YOUR OBJECTIVE — Copy every line from the data below in which the string "rigid" can be found.

SUPPLIED MATERIAL —
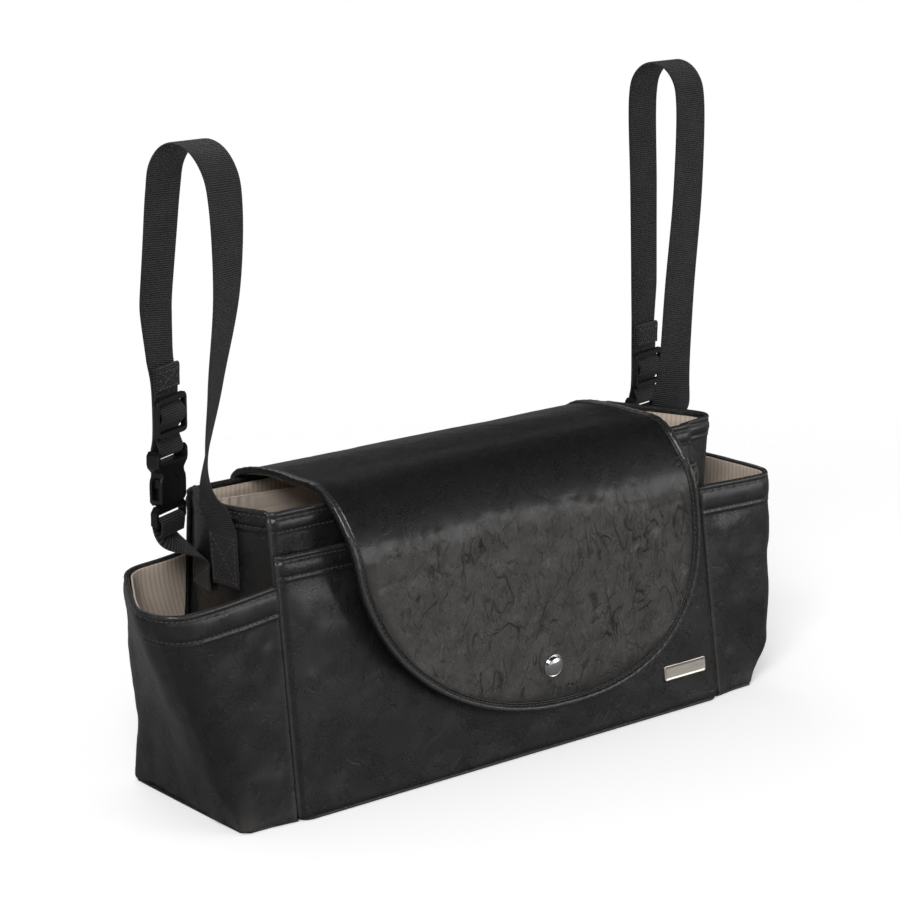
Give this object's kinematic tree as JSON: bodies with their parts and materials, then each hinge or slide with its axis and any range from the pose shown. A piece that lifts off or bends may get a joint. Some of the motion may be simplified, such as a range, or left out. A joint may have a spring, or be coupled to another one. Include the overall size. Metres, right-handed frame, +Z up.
{
  "type": "stroller organizer",
  "caption": "Soft leather-look stroller organizer with a rounded flap, snap, open end pockets and two buckled webbing straps.",
  "frame": {"origin": "centre of the main bag's flat base, on the floor", "axes": "+X along the bag to its right end seen from the front, +Y to the back, +Z up"},
  "size_m": [0.493, 0.1367, 0.415],
  "materials": {
    "black_leather": "semi-gloss grained",
    "beige_lining": "satin",
    "black_webbing": "matte woven",
    "black_plastic": "satin",
    "chrome": "polished",
    "satin_metal": "satin"
  },
  "bodies": {
    "bag": {"front_panel": "black_leather", "back_panel": "black_leather", "bottom_panel": "black_leather", "left_gusset": "black_leather", "right_gusset": "black_leather", "front_slip_pocket": "black_leather", "left_pocket_base": "black_leather", "right_pocket_base": "black_leather", "left_end_pocket": "black_leather", "right_end_pocket": "black_leather", "flap": "black_leather", "flap_binding": "black_leather", "main_lining": "beige_lining", "left_pocket_lining": "beige_lining", "right_pocket_lining": "beige_lining", "elastic_inner_pocket": "beige_lining", "flat_inner_pocket": "beige_lining", "left_strap_loop": "black_webbing", "left_anchor_tab": "black_webbing", "right_strap_loop": "black_webbing", "right_anchor_tab": "black_webbing", "left_buckle_tongue": "black_plastic", "right_buckle_tongue": "black_plastic", "snap_cap": "chrome", "snap_socket": "chrome", "snap_stud": "chrome", "name_plate": "satin_metal"},
    "left_buckle": {"left_buckle_socket": "black_plastic", "left_slider": "black_plastic", "left_strap_end": "black_webbing"},
    "right_buckle": {"right_buckle_socket": "black_plastic", "right_slider": "black_plastic", "right_strap_end": "black_webbing"}
  },
  "joints": [
    {"name": "left_buckle_release", "type": "slide", "parent": "bag", "child": "left_buckle", "axis": [0, 0, 1], "range_m": [0, 0.024], "deforming": ["left_strap_end"]},
    {"name": "right_buckle_release", "type": "slide", "parent": "bag", "child": "right_buckle", "axis": [0, 0, 1], "range_m": [0, 0.024], "deforming": ["right_strap_end"]}
  ]
}
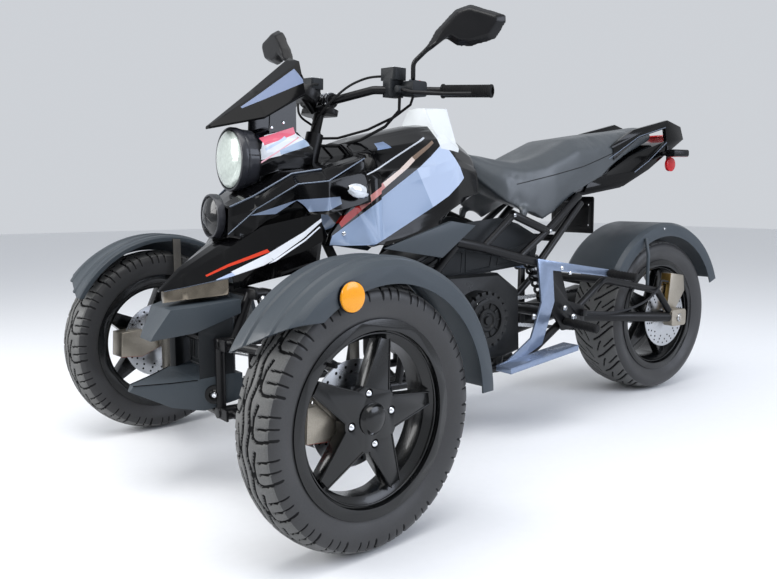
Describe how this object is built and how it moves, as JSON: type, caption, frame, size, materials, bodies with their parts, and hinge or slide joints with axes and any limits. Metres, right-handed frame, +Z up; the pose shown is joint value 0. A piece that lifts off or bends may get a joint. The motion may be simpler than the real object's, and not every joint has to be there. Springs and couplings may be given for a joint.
{
  "type": "motor trike",
  "caption": "Sports trike with two steered front wheels, one wide driven rear wheel, tubular frame, saddle and handlebar.",
  "frame": {"origin": "on the ground at the middle of the overall length and width", "axes": "+X forward, +Y to the rider's left, +Z up"},
  "size_m": [2.3159, 1.3653, 1.245],
  "materials": {
    "gloss_black": "gloss",
    "matt_grey": "moulded",
    "satin_black": "powder coat",
    "tyre_rubber": "rubber",
    "cast_alloy": "cast",
    "steel": "ground",
    "seat_cover": "grained",
    "grip_rubber": "matte",
    "lamp_lens": "clear",
    "red_lens": "gloss",
    "amber_lens": "gloss",
    "bright_panel": "polished",
    "mirror_shell": "satin",
    "engine_black": "painted"
  },
  "bodies": {
    "chassis": {"front_frame": "satin_black", "frame_sides": "satin_black", "frame_spine": "satin_black", "frame_cradle": "satin_black", "brake_hose": "grip_rubber", "wishbones_left": "satin_black", "wishbones_right": "satin_black", "front_shocks": "satin_black", "engine": "engine_black", "exhaust": "satin_black", "swingarm": "satin_black", "chain": "steel", "rear_shock": "satin_black", "rear_caliper": "cast_alloy", "side_brackets": "satin_black", "foot_pegs": "grip_rubber", "bumper_mask": "matt_grey", "bright_strip": "bright_panel", "beak": "gloss_black", "upper_fairing": "gloss_black", "tank": "gloss_black", "seat": "seat_cover", "tail": "gloss_black", "rear_lamps": "red_lens", "plate_bracket": "satin_black", "rear_fender": "matt_grey", "side_panels": "matt_grey", "fly_screen": "gloss_black", "headlight": "lamp_lens", "headlight_cowl": "gloss_black", "lower_lamp": "lamp_lens", "front_indicators": "lamp_lens"},
    "handlebar": {"handlebar": "satin_black", "steering_stem": "satin_black", "grips": "grip_rubber", "switch_pods": "matt_grey", "levers": "satin_black", "mirrors": "mirror_shell", "gauge": "matt_grey", "bar_cables": "grip_rubber"},
    "steering_shaft": {"steering_shaft": "steel"},
    "tie_rod_left": {"tie_rod_left": "steel"},
    "tie_rod_right": {"tie_rod_right": "steel"},
    "rear_wheel": {"rear_tyre": "tyre_rubber", "rear_rim": "satin_black", "rear_hub": "steel"},
    "knuckle_left": {"knuckle_left": "cast_alloy", "front_caliper_left": "cast_alloy", "front_fender_left": "matt_grey", "fender_reflector_left": "amber_lens"},
    "front_wheel_left": {"front_tyre_left": "tyre_rubber", "front_rim_left": "satin_black", "front_disc_left": "steel"},
    "knuckle_right": {"knuckle_right": "cast_alloy", "front_caliper_right": "cast_alloy", "front_fender_right": "matt_grey", "fender_reflector_right": "amber_lens"},
    "front_wheel_right": {"front_tyre_right": "tyre_rubber", "front_rim_right": "satin_black", "front_disc_right": "steel"}
  },
  "joints": [
    {"name": "steer", "type": "hinge", "parent": "chassis", "child": "handlebar", "pos_m": [0.6, 0, 0.93], "axis": [-0.2588, 0, 0.9659], "range_deg": [-34.5, 21.5]},
    {"name": "steering_shaft_turn", "type": "hinge", "parent": "chassis", "child": "steering_shaft", "pos_m": [0.712, 0, 0.38], "axis": [0, 0, 1], "range_deg": [-34.5, 21.5]},
    {"name": "rear_wheel_spin", "type": "hinge", "parent": "chassis", "child": "rear_wheel", "pos_m": [-0.842, 0, 0.286], "axis": [0, 1, 0], "continuous": true},
    {"name": "knuckle_turn_left", "type": "hinge", "parent": "chassis", "child": "knuckle_left", "pos_m": [0.858, 0.495, 0.28], "axis": [0, 0, 1], "range_deg": [-34.5, 21.5]},
    {"name": "tie_rod_swing_left", "type": "hinge", "parent": "steering_shaft", "child": "tie_rod_left", "pos_m": [0.62258, -0.01019, 0.27], "axis": [0, 0, 1], "range_deg": [-21.5, 34.5]},
    {"name": "front_wheel_spin_left", "type": "hinge", "parent": "knuckle_left", "child": "front_wheel_left", "pos_m": [0.84894, 0.57449, 0.283], "axis": [-0.1132, 0.9936, 0], "continuous": true},
    {"name": "knuckle_turn_right", "type": "hinge", "parent": "chassis", "child": "knuckle_right", "pos_m": [0.858, -0.495, 0.28], "axis": [0, 0, 1], "range_deg": [-34.5, 21.5]},
    {"name": "tie_rod_swing_right", "type": "hinge", "parent": "steering_shaft", "child": "tie_rod_right", "pos_m": [0.62258, -0.01019, 0.27], "axis": [0, 0, 1], "range_deg": [-21.5, 34.5]},
    {"name": "front_wheel_spin_right", "type": "hinge", "parent": "knuckle_right", "child": "front_wheel_right", "pos_m": [0.86706, -0.57449, 0.283], "axis": [-0.1132, 0.9936, 0], "continuous": true}
  ],
  "couplings": [
    {"joint": "steering_shaft_turn", "follows": "steer", "ratio": 1},
    {"joint": "knuckle_turn_left", "follows": "steer", "ratio": 1},
    {"joint": "tie_rod_swing_left", "follows": "steer", "ratio": -1},
    {"joint": "knuckle_turn_right", "follows": "steer", "ratio": 1},
    {"joint": "tie_rod_swing_right", "follows": "steer", "ratio": -1}
  ]
}
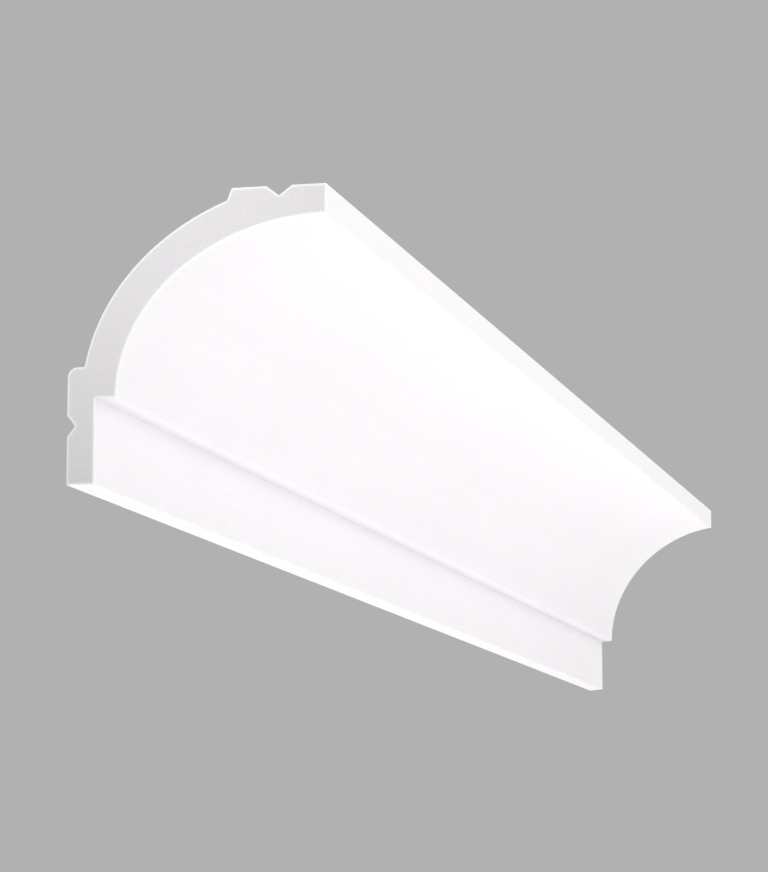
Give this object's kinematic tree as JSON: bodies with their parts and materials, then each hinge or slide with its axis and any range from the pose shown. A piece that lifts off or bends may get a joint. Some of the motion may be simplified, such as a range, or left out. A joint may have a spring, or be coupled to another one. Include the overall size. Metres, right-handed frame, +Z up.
{
  "type": "crown moulding length",
  "caption": "Length of cove crown moulding for a wall-to-ceiling corner: elliptical cove above a plain band, glue grooves behind, square at the near end and mitred at the far end.",
  "frame": {"origin": "on the face glued to the wall, in the middle of the strip between the bottom edge and the glue groove, midway along the wall edge's length", "axes": "+X along the length, from the square end to the mitred end; +Y into the wall; +Z up to the ceiling"},
  "size_m": [1, 0.091, 0.1],
  "materials": {
    "primed_foam": "matt white factory primer on rigid foamed polystyrene"
  },
  "bodies": {
    "root": {"crown_moulding_length": "primed_foam"}
  },
  "joints": []
}
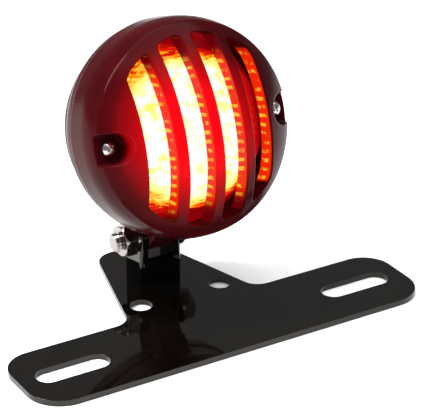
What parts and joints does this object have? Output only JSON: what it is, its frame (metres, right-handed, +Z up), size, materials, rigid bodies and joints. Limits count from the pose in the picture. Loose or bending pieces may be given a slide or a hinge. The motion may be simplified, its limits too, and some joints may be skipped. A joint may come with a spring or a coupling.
{
  "type": "motorcycle tail light",
  "caption": "Round grille-cover LED tail light that tilts on a cross bolt above a flat T-shaped licence plate bracket.",
  "frame": {"origin": "on the underside of the bracket plate, midway between the two licence plate slots", "axes": "+X across the lamp along the bracket's long bar, +Y backwards away from the lens, +Z up out of the plate"},
  "size_m": [0.178, 0.099, 0.122],
  "materials": {
    "black_paint": "gloss",
    "steel_plating": "polished",
    "bronze": "satin",
    "housing_casting": "satin",
    "cover_casting": "gloss",
    "red_lens": "gloss",
    "seal_rubber": "matte",
    "white_reflector": "gloss",
    "circuit_board": "satin",
    "led_epoxy": "gloss",
    "dark_component": "satin",
    "terminal_plastic": "satin"
  },
  "bodies": {
    "bracket": {"bracket_plate": "black_paint", "pivot_clevis": "black_paint", "clevis_screws": "steel_plating", "pivot_bolt": "steel_plating", "pivot_nut": "steel_plating", "lock_washer": "steel_plating", "flat_washer": "steel_plating"},
    "lamp": {"pivot_bush": "bronze", "housing": "housing_casting", "vent_plug": "seal_rubber", "wire_grommet": "seal_rubber", "cover_gasket": "seal_rubber", "grille_cover": "cover_casting", "cover_screws": "steel_plating", "lens": "red_lens", "lens_seals": "seal_rubber", "reflector": "white_reflector", "led_board": "circuit_board", "leds": "led_epoxy", "resistors": "dark_component", "driver_chip": "dark_component", "capacitor": "dark_component", "terminal_block": "terminal_plastic", "board_standoffs": "bronze", "board_screws": "steel_plating", "diode": "dark_component"}
  },
  "joints": [
    {"name": "lamp_tilt", "type": "hinge", "parent": "bracket", "child": "lamp", "pos_m": [0, 0.052, 0.0215], "axis": [1, 0, 0], "range_deg": [-20, 15]}
  ]
}
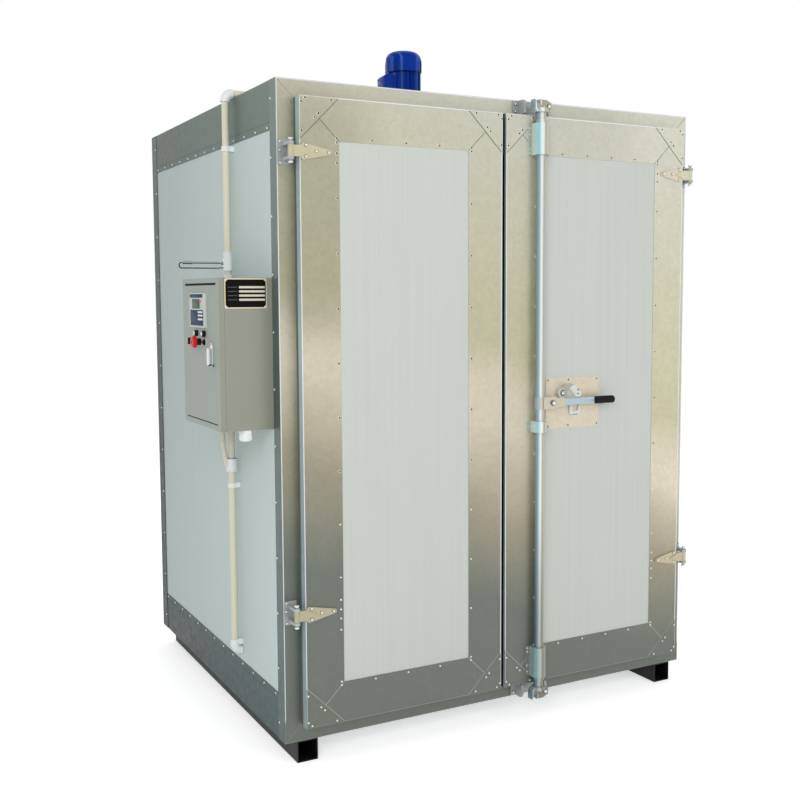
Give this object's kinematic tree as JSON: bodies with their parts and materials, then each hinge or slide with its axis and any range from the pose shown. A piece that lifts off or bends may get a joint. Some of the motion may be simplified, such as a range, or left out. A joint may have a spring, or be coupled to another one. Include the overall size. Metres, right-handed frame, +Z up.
{
  "type": "powder coating oven",
  "caption": "Insulated box oven on two skids with two hinged doors, a cam lock rod, a side control cabinet and a roof fan motor.",
  "frame": {"origin": "centre of the overall footprint, on the floor under the skids", "axes": "+Z up, +Y from the doors to the back, +X to the right when facing the doors"},
  "size_m": [1.94, 1.6204, 2.583],
  "materials": {
    "galvanised": "spangled galvanised sheet",
    "white_panel": "satin white coated sheet",
    "liner": "galvanised liner",
    "black_steel": "satin black paint",
    "seal": "woven high-temperature seal",
    "zinc": "bright zinc plate",
    "backing_plate": "galvanised sheet",
    "black_rubber": "matte rubber",
    "grey_paint": "fine texture powder coat",
    "black_plate": "gloss black plate",
    "white_plastic": "satin white plastic",
    "cream_plastic": "satin cream plastic",
    "black_plastic": "satin black plastic",
    "red_plastic": "gloss red plastic",
    "chrome": "polished chrome",
    "motor_blue": "gloss blue paint",
    "grey_steel": "grey paint"
  },
  "bodies": {
    "root": {"left_skid": "black_steel", "right_skid": "black_steel", "floor_panel": "white_panel", "roof_panel": "white_panel", "left_wall_panel": "white_panel", "right_wall_panel": "white_panel", "back_wall_panel": "white_panel", "side_bottom_channels": "galvanised", "side_top_channels": "galvanised", "back_channels": "galvanised", "rear_left_strip": "galvanised", "rear_right_strip": "galvanised", "front_left_post": "galvanised", "front_right_post": "galvanised", "front_sill": "galvanised", "front_header": "galvanised", "hinge_brackets": "zinc", "lock_keepers": "zinc", "cabinet_box": "grey_paint", "cabinet_hinges": "grey_paint", "rating_plate": "black_plate", "cable_gland": "white_plastic", "wall_conduit": "cream_plastic", "roof_conduit": "cream_plastic", "branch_conduit": "cream_plastic", "conduit_fittings": "white_plastic", "conduit_clips": "cream_plastic", "temperature_probe": "chrome", "probe_lead": "black_plastic", "motor_stool": "grey_steel", "motor_body": "motor_blue", "motor_fan_cover": "motor_blue", "motor_terminal_box": "motor_blue"},
    "left_door": {"left_door_frame": "galvanised", "left_door_panel": "white_panel", "left_door_gussets": "galvanised", "left_door_plug": "liner", "left_door_gasket": "seal", "left_door_straps": "zinc"},
    "right_door": {"right_door_frame": "galvanised", "right_door_panel": "white_panel", "right_door_gussets": "galvanised", "right_door_plug": "liner", "right_door_gasket": "seal", "right_door_straps": "zinc", "rod_guides": "zinc", "handle_plate": "backing_plate", "handle_catch": "zinc"},
    "lock_rod": {"lock_rod": "zinc", "handle_hub": "zinc"},
    "lock_handle": {"handle_bar": "zinc", "handle_grip": "black_rubber"},
    "cabinet_door": {"cabinet_door": "grey_paint", "temperature_controller": "white_plastic", "pilot_lamps": "white_plastic", "push_button": "black_plastic", "cabinet_latch": "chrome"},
    "selector": {"selector_switch": "black_plastic"},
    "stop_button": {"emergency_stop": "red_plastic"}
  },
  "joints": [
    {"name": "left_door_swing", "type": "hinge", "parent": "root", "child": "left_door", "pos_m": [-0.728, -0.76185, 2.039], "axis": [0, 0, -1], "range_deg": [0, 180]},
    {"name": "right_door_swing", "type": "hinge", "parent": "root", "child": "right_door", "pos_m": [0.944, -0.76185, 2.039], "axis": [0, 0, 1], "range_deg": [0, 180]},
    {"name": "lock_rod_turn", "type": "hinge", "parent": "right_door", "child": "lock_rod", "pos_m": [0.225, -0.77985, 1.185], "axis": [0, 0, -1], "range_deg": [0, 100]},
    {"name": "lock_handle_lift", "type": "hinge", "parent": "lock_rod", "child": "lock_handle", "pos_m": [0.265, -0.79285, 1.185], "axis": [0, -1, 0], "range_deg": [0, 20]},
    {"name": "cabinet_door_swing", "type": "hinge", "parent": "root", "child": "cabinet_door", "pos_m": [-0.927, -0.24085, 1.388], "axis": [0, 0, -1], "range_deg": [0, 115]},
    {"name": "selector_turn", "type": "hinge", "parent": "cabinet_door", "child": "selector", "pos_m": [-0.936, -0.35985, 1.425], "axis": [1, 0, 0], "range_deg": [-45, 45]},
    {"name": "stop_press", "type": "slide", "parent": "cabinet_door", "child": "stop_button", "axis": [1, 0, 0], "range_m": [0, 0.004], "stiffness_N_per_m": 500}
  ]
}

RESULT FOR THIS EXERCISE —
    "primed_foam": "matt white factory primer on rigid foamed polystyrene"
What parts and joints does this object have? Output only JSON: what it is, its frame (metres, right-handed, +Z up), size, materials, rigid bodies and joints. Limits count from the pose in the picture. Loose or bending pieces may be given a slide or a hinge. The motion may be simplified, its limits too, and some joints may be skipped. A joint may come with a spring or a coupling.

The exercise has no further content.